A: DuckDB excels at near-real-time analytics (seconds to minutes latency) but isn't designed for sub-second real-time requirements. It's ideal for dashboard queries, periodic reports, and batch processing workflows rather than millisecond-latency operational analytics.

Q: What's the best way to integrate DuckDB with existing data pipelines?

A: DuckDB integrates well as a processing engine within existing pipelines. Use it to replace complex ETL scripts with SQL queries, process files directly from cloud storage, and export results to formats compatible with downstream systems (Parquet, CSV, Arrow).

The Embedded Analytics Sweet Spot

DuckDB represents a significant evolution in embedded database technology, specifically addressing the analytical workload gap that traditional embedded databases like SQLite couldn't fill effectively. For full-stack developers building data-intensive applications, DuckDB offers a compelling combination of SQL familiarity, zero-configuration deployment, and exceptional analytical performance.

The database shines in scenarios where you need fast analytical capabilities embedded within applications: processing user behavior data for dashboards, running complex aggregations for reports, or transforming large datasets without managing separate data infrastructure. Its ability to query files directly from cloud storage and integrate seamlessly with modern data science tools makes it particularly valuable for teams building data-driven features.

However, DuckDB's limitations around memory management, concurrency constraints, and single-node architecture require careful consideration in production environments. It's best viewed as a specialized tool that complements rather than replaces your existing database infrastructure.

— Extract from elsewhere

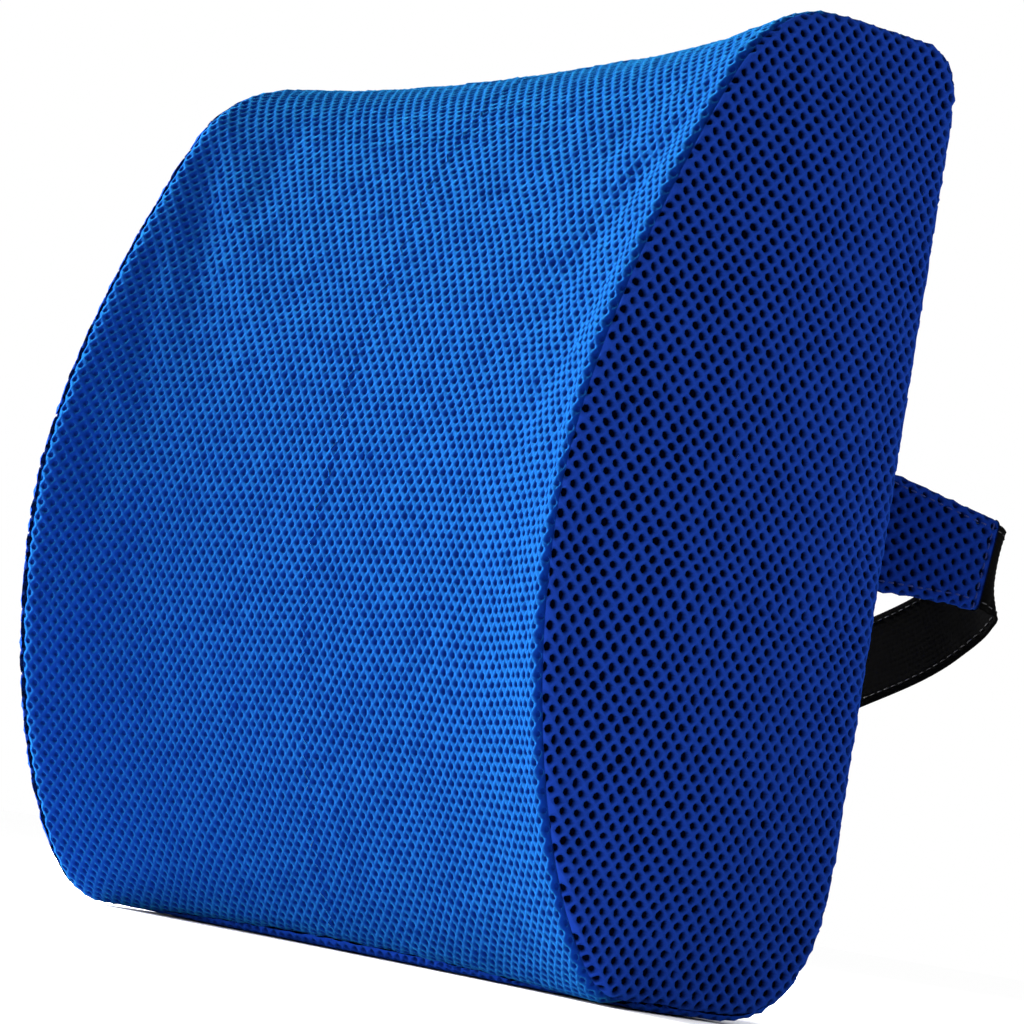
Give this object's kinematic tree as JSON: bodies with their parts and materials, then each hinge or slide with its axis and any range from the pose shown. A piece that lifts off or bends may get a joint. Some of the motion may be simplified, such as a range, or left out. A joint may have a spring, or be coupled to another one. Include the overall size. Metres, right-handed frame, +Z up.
{
  "type": "lumbar support cushion",
  "caption": "Contoured foam lumbar cushion in a zipped perforated-mesh cover, with side tabs and an elastic strap that buckles behind a chair back.",
  "frame": {"origin": "middle of the flat base that the cushion stands on, 60 mm in front of the back plane", "axes": "+Z up, +Y towards the chair back (out of the cushion's back), +X to the right of someone who sees the front"},
  "size_m": [0.35, 0.1985, 0.3296],
  "materials": {
    "front_mesh": "perforated polyester spacer mesh, royal blue",
    "side_mesh": "perforated polyester spacer mesh, royal blue, heavier holes",
    "back_mesh": "perforated polyester spacer mesh, royal blue",
    "tab_mesh": "doubled spacer mesh, royal blue",
    "foam": "open-cell memory foam",
    "liner": "thin knitted jersey",
    "zip_tape": "woven zip tape, navy",
    "zip_coil": "nylon coil, navy",
    "zip_metal": "zinc, gunmetal finish",
    "label": "blank white satin",
    "elastic": "ribbed woven elastic, black",
    "buckle_plastic": "moulded acetal, black, fine texture"
  },
  "bodies": {
    "cushion": {"foam_core": "foam", "core_liner": "liner", "cover_front_panel": "front_mesh", "cover_base_panel": "front_mesh", "cover_side_left": "side_mesh", "cover_side_right": "side_mesh", "cover_back_upper": "back_mesh", "cover_back_lower": "back_mesh", "zip_tape_upper": "zip_tape", "zip_tape_lower": "zip_tape", "zip_coil_upper": "zip_coil", "zip_coil_lower": "zip_coil", "zip_stop_left": "zip_metal", "zip_stop_right": "zip_metal", "care_label": "label", "strap_tab_left": "tab_mesh", "strap_tab_right": "tab_mesh"},
    "strap": {"elastic_left": "elastic", "elastic_right": "elastic", "elastic_tail": "elastic", "buckle_socket": "buckle_plastic"},
    "adjuster": {"strap_adjuster": "buckle_plastic", "elastic_end_loop": "elastic"},
    "plug": {"buckle_plug": "buckle_plastic"},
    "prong_up": {"buckle_prong_upper": "buckle_plastic"},
    "prong_low": {"buckle_prong_lower": "buckle_plastic"},
    "slider": {"zip_slider": "zip_metal"},
    "pull": {"zip_pull": "zip_metal"}
  },
  "joints": [
    {"name": "strap_lift", "type": "hinge", "parent": "cushion", "child": "strap", "pos_m": [0, 0.061, 0.1685], "axis": [1, 0, 0], "range_deg": [0, 60], "deforming": ["strap_tab_left", "strap_tab_right"]},
    {"name": "adjuster_slide", "type": "slide", "parent": "strap", "child": "adjuster", "axis": [1, 0, 0], "range_m": [0, 0.022], "deforming": ["elastic_tail"]},
    {"name": "buckle_release", "type": "slide", "parent": "strap", "child": "plug", "axis": [1, 0, 0], "range_m": [0, 0.03], "deforming": ["elastic_right", "buckle_prong_upper", "buckle_prong_lower"]},
    {"name": "prong_squeeze_upper", "type": "hinge", "parent": "plug", "child": "prong_up", "pos_m": [0.0247, 0.116, 0.125], "axis": [0, -1, 0], "range_deg": [0, 16], "stiffness_Nm_per_rad": 0.05},
    {"name": "prong_squeeze_lower", "type": "hinge", "parent": "plug", "child": "prong_low", "pos_m": [0.0247, 0.116, 0.097], "axis": [0, 1, 0], "range_deg": [0, 16], "stiffness_Nm_per_rad": 0.05},
    {"name": "zip_slide", "type": "slide", "parent": "cushion", "child": "slider", "axis": [1, 0, 0], "range_m": [0, 0.262]},
    {"name": "zip_pull_swing", "type": "hinge", "parent": "slider", "child": "pull", "pos_m": [-0.132, 0.06205, 0.084], "axis": [0, 0, 1], "range_deg": [0, 170]}
  ],
  "couplings": [
    {"joint": "prong_squeeze_lower", "follows": "prong_squeeze_upper", "ratio": 1}
  ]
}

For teams evaluating DuckDB, start with non-critical analytical workloads to understand its performance characteristics and operational requirements. The combination of its embedded nature, exceptional analytical performance, and comprehensive file format support makes it a valuable addition to the modern developer's toolkit as applications increasingly need to process and analyze large volumes of data efficiently.